Впрочем, изъятие «сцены на кухне» может иметь и другой, более конкретный смысл. Очевидно, что эта сцена происходит, вернее, происходила, во времени; она, так сказать, канула в прошлое. Кружка и реплики жильцов — все, что осталось от этого прошлого в настоящем, как напоминание о каких-то ничтожных событиях и их участниках. Сохранность кружки и точность текстовой информации (имена, отчества и фамилии) лишь подчеркивают необратимость хода времени и наносимый им ущерб. Если посмотреть на работу с этой точки зрения, то она напоминает надгробную плиту с высеченной на ней эпитафией или всего лишь именем умершего и годами его жизни.
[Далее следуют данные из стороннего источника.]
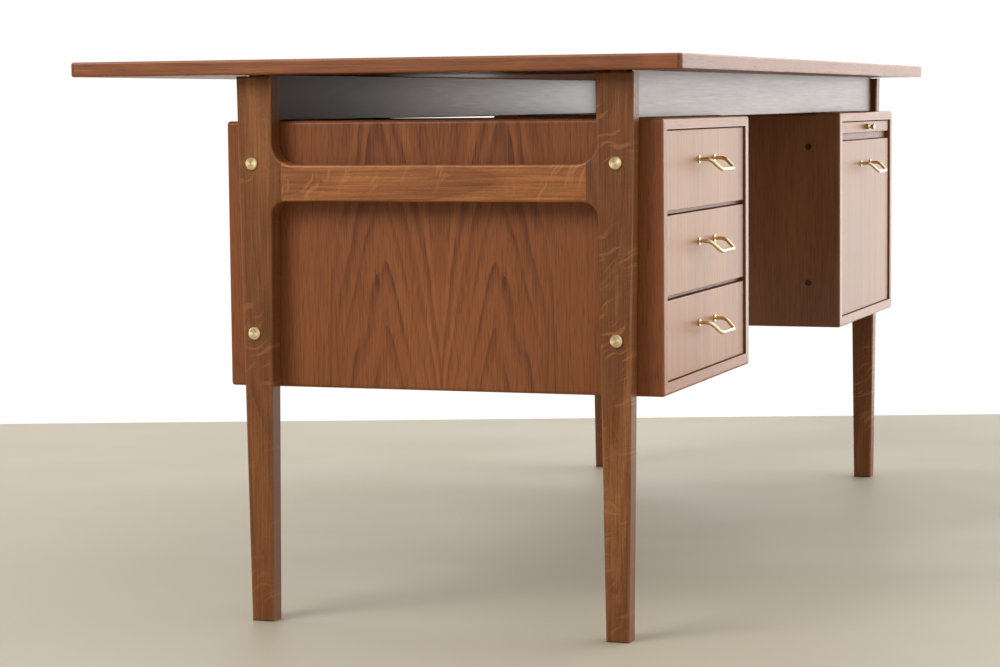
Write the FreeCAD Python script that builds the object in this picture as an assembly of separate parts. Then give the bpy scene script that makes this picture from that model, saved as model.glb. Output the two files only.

А кружка — личный предмет покойного, что-то вроде персональной реликвии: такие предметы в прежние исторические эпохи помещали в могилу или возле нее, либо изображали на надгробном памятнике (атрибут мужчины — сабля, атрибут женщины — гребень для волос). В данном случае это не золотой скипетр и не боевая секира, а предмет гораздо более скромный, под стать своему малозаметному владельцу. Ответ Федора Сергеевича на вопрос Екатерины Львовны делает это обстоятельство еще более ощутимым: забвение идет полным ходом уже в момент диалога, принадлежность кружки установить не удается. Ее владельцем мог быть кто угодно.
Но у меня все же есть одно предположение относительно его или ее личности. Вспомним сформулированную выше авторефлексивную интерпретацию работы как аллегории искусства, кружки — как художественного произведения, а неизвестного владельца — как ее автора. Если объединить ее с меланхолическим толкованием оргалитового щита как современной версии memento mori или vanitas, как иронически-горькой позднесоветской и постмодернистской реинкарнации Et in Arcadia ego, то получится, что этот «кто угодно» — не кто иной, как сам художник, Илья Кабаков, предвосхищающий собственное исчезновение.